## [What needs to be done]
Output all the material that follows, exactly as given.
───
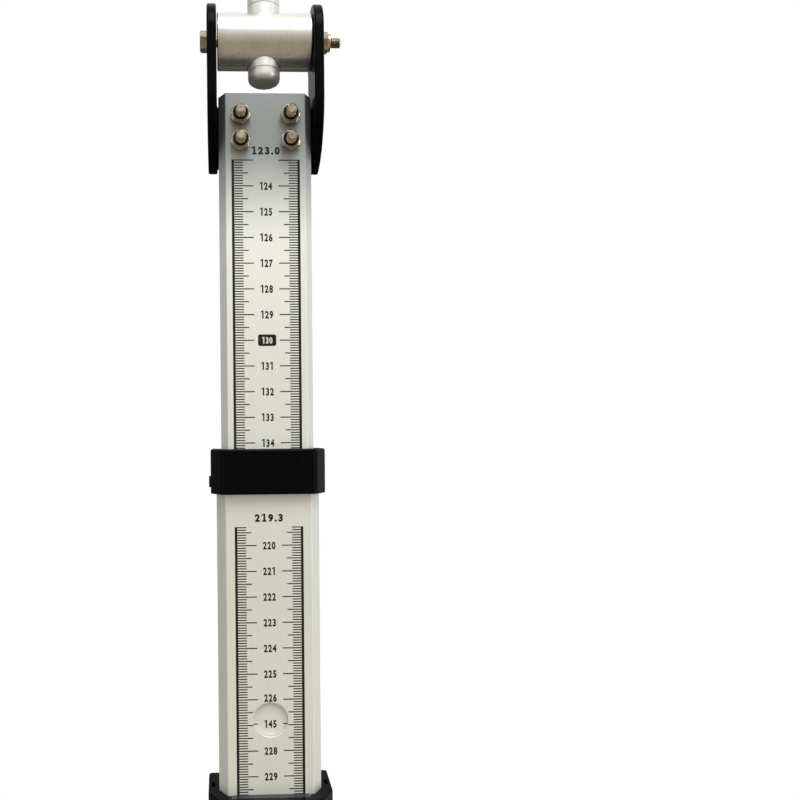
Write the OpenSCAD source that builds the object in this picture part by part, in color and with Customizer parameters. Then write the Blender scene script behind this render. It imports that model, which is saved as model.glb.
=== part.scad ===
// Telescopic levelling staff with five aluminium sections and a swivel head.
// +Z is up, the printed front faces -Y, and the origin is the middle of the foot's underside.
// It stands as photographed: each section is drawn out by its own extension.

/* [Sections] */
// Width of the base section
base_width = 52.5; // [50:0.5:56]
// Depth of the base section
base_depth = 30; // [29:0.5:33]
// Width of the flat front face of the base section
base_flat = 40.4; // [39:0.2:42]
// Wall of every section
tube_wall = 1.4; // [1.2:0.1:1.5]
// Air between one section and the next, on every side
tube_gap = 0.6; // [0.55:0.05:0.7]

/* [Heights] */
// Height to the top of the innermost section when the staff is pushed together
collapsed_height = 1230; // [1100:10:1300]
// Step between neighbouring collars when the staff is pushed together
collar_pitch = 30.5; // [29:0.5:36]
// Part of the innermost section that stays out above the highest collar
head_stub = 26; // [26:0.5:30]
// Height of the fourth section's lower end when the staff is pushed together
lowest_end = 22; // [20:0.5:30]
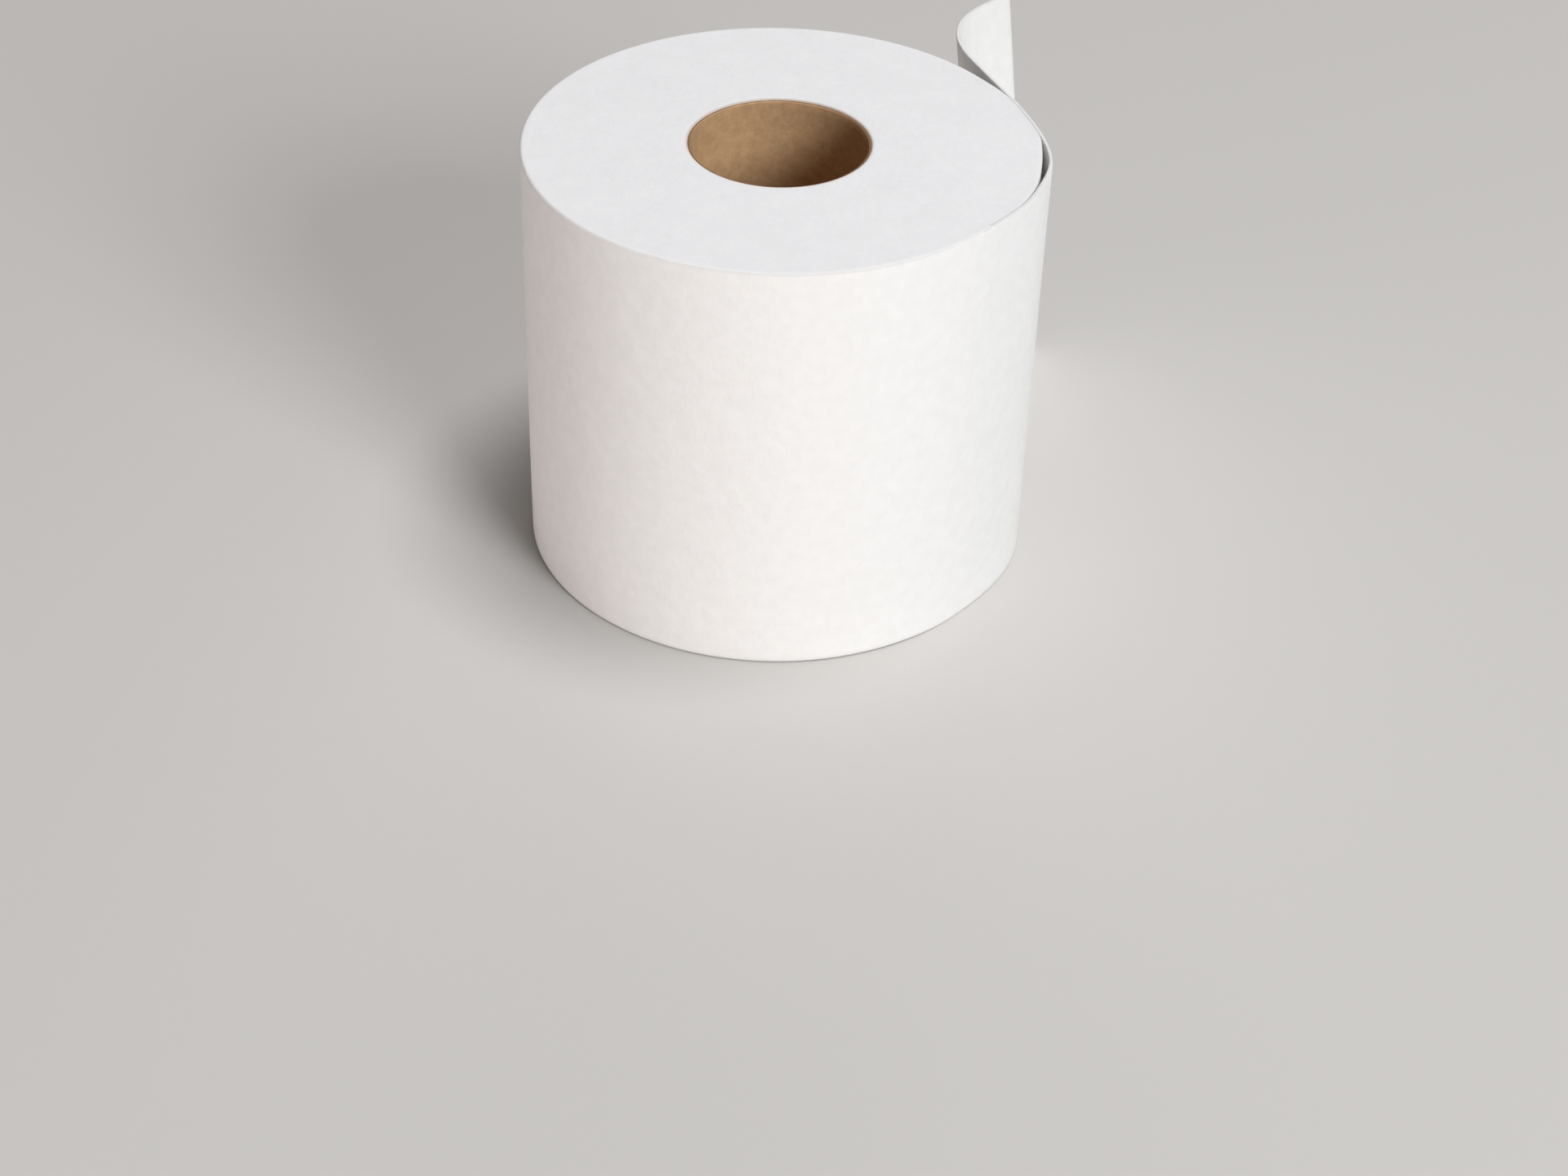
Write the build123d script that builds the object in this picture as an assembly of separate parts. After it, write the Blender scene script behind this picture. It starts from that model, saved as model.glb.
───
## [Exercise result]
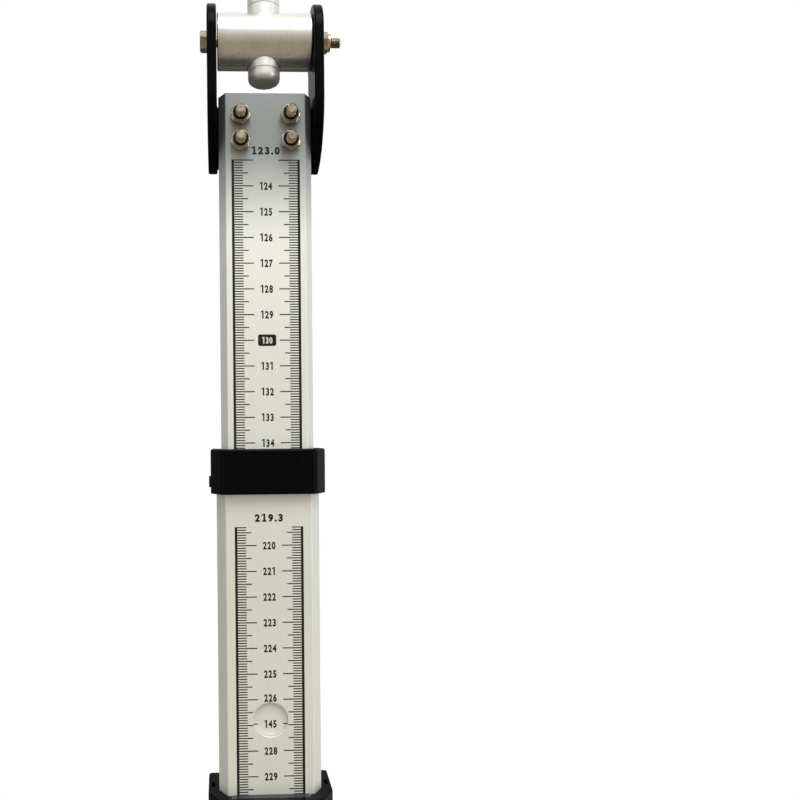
Write the OpenSCAD source that builds the object in this picture part by part, in color and with Customizer parameters. Then write the Blender scene script behind this render. It imports that model, which is saved as model.glb.
=== part.scad ===
// Telescopic levelling staff with five aluminium sections and a swivel head.
// +Z is up, the printed front faces -Y, and the origin is the middle of the foot's underside.
// It stands as photographed: each section is drawn out by its own extension.

/* [Sections] */
// Width of the base section
base_width = 52.5; // [50:0.5:56]
// Depth of the base section
base_depth = 30; // [29:0.5:33]
// Width of the flat front face of the base section
base_flat = 40.4; // [39:0.2:42]
// Wall of every section
tube_wall = 1.4; // [1.2:0.1:1.5]
// Air between one section and the next, on every side
tube_gap = 0.6; // [0.55:0.05:0.7]

/* [Heights] */
// Height to the top of the innermost section when the staff is pushed together
collapsed_height = 1230; // [1100:10:1300]
// Step between neighbouring collars when the staff is pushed together
collar_pitch = 30.5; // [29:0.5:36]
// Part of the innermost section that stays out above the highest collar
head_stub = 26; // [26:0.5:30]
// Height of the fourth section's lower end when the staff is pushed together
lowest_end = 22; // [20:0.5:30]
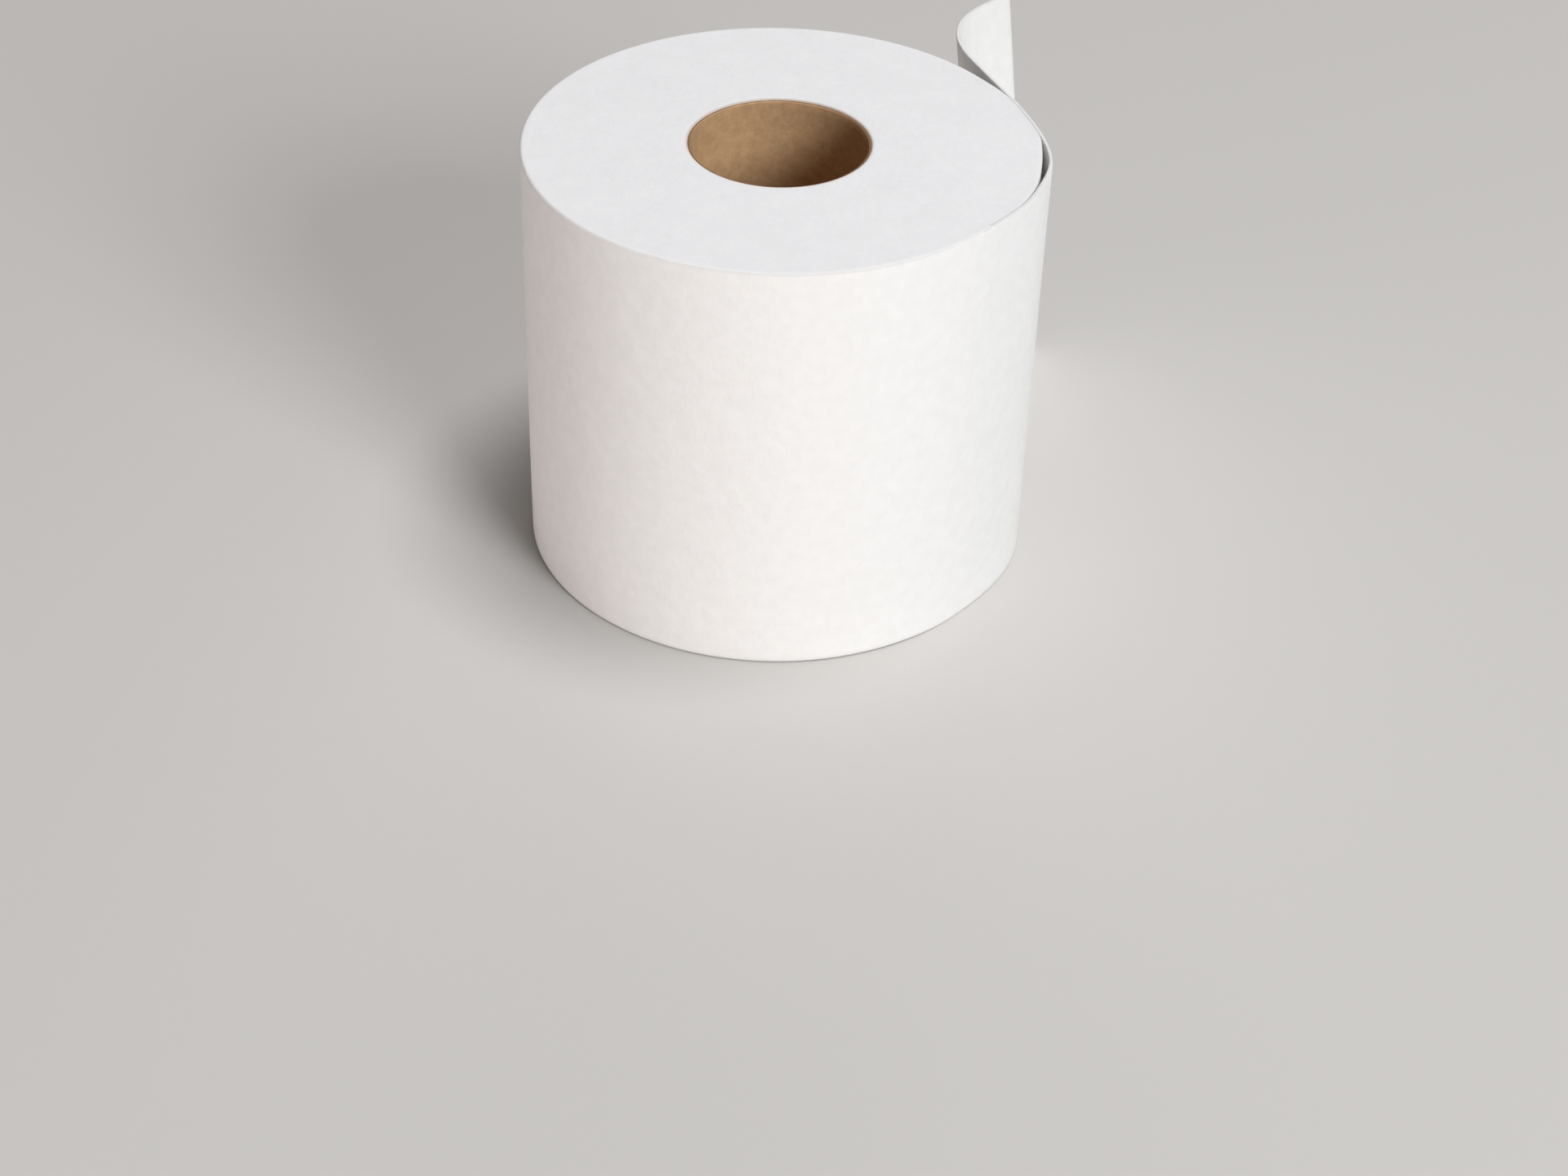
Write the build123d script that builds the object in this picture as an assembly of separate parts. After it, write the Blender scene script behind this picture. It starts from that model, saved as model.glb.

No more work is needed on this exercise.